Common Baking Failures Caused by Measurement Mistakes

Most baking failures have a direct measurement cause. Once you understand what went wrong, the fix becomes obvious.

Tips for Accurate Baking Measurements

Tip 01

Buy a digital kitchen scale. Measuring by weight in grams is the single biggest upgrade you can make to your baking.

Tip 02

Use the spoon-and-level method for flour. Spoon into the cup, then sweep a flat edge across the top. Never scoop.

Tip 03

Read liquid measuring cups at eye level. Looking down gives a false reading due to the curved surface of the liquid (the meniscus).

Tip 04

Bring eggs, butter, and dairy to room temperature before baking unless the recipe specifically says otherwise.

Tip 05

Use an oven thermometer. Most home ovens run 15–25°F hotter or cooler than the dial says. Temperature is a measurement too.

Tip 06

Check expiry dates on baking powder and baking soda. Old leavening agents measure correctly but perform poorly.

Pro Tip: When converting between US and metric recipe quantities, always verify both the unit type and the country of origin. A tablespoon in Australia (20 mL) differs significantly from a US tablespoon (15 mL). Small unit differences compound across an entire recipe.

Conclusion

Baking rewards precision in a way that other types of cooking simply do not. Behind every perfectly risen loaf, every chewy cookie, and every tender cake is a set of measurements that were accurate enough to let the chemistry work as intended.
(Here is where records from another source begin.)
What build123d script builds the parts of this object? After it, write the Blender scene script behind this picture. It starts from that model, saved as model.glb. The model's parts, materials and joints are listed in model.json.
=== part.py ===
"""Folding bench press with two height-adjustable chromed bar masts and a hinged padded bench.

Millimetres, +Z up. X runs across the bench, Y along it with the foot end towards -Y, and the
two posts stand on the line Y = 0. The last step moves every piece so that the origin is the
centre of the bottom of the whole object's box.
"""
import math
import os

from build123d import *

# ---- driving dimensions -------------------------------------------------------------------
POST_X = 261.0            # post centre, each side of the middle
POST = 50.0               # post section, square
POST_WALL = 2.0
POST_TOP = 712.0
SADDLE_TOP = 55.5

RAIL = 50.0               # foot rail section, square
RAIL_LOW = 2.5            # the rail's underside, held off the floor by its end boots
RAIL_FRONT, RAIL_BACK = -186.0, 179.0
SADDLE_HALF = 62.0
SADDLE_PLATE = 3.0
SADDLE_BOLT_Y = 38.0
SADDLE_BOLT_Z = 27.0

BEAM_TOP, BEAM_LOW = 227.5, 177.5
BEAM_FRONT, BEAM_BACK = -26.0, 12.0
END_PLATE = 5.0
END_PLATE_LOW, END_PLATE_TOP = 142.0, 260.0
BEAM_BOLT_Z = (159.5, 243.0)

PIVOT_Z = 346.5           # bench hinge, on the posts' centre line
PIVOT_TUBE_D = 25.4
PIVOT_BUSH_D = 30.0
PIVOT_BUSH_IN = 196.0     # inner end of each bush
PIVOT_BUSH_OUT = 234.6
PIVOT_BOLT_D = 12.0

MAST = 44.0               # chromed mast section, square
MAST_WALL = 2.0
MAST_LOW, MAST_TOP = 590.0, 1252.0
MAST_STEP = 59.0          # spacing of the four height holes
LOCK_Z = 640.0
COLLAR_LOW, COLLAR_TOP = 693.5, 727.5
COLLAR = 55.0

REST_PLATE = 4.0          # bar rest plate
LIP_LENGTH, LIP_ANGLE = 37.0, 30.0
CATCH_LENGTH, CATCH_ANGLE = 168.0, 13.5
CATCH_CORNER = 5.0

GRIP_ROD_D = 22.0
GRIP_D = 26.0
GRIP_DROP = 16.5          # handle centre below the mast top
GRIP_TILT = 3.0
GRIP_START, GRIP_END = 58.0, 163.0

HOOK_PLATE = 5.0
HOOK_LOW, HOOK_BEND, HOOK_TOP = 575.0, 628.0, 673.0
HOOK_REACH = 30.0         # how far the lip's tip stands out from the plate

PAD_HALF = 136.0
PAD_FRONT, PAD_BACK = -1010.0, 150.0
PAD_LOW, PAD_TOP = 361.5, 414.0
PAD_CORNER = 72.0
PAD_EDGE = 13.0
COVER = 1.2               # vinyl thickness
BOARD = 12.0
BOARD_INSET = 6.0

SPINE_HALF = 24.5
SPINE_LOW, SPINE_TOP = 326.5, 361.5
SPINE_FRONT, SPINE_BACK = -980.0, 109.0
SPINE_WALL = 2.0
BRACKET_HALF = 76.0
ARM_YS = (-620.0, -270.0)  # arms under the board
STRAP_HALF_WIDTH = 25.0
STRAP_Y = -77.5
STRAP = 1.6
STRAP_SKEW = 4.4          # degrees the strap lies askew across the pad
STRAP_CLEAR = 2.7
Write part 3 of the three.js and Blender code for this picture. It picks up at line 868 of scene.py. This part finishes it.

The science is not complicated once you see it clearly. Dry ingredients vary by how they are packed. Liquids vary by density and temperature. Volume measurements introduce room for error. Weight measurements do not. Professional bakers use scales because the science tells them to.

Start with a scale. Learn the difference between measuring wet and dry ingredients. Pay attention to temperature. These three habits alone will improve every recipe you bake — not because the recipes changed, but because your measurements finally match what the recipe was designed for.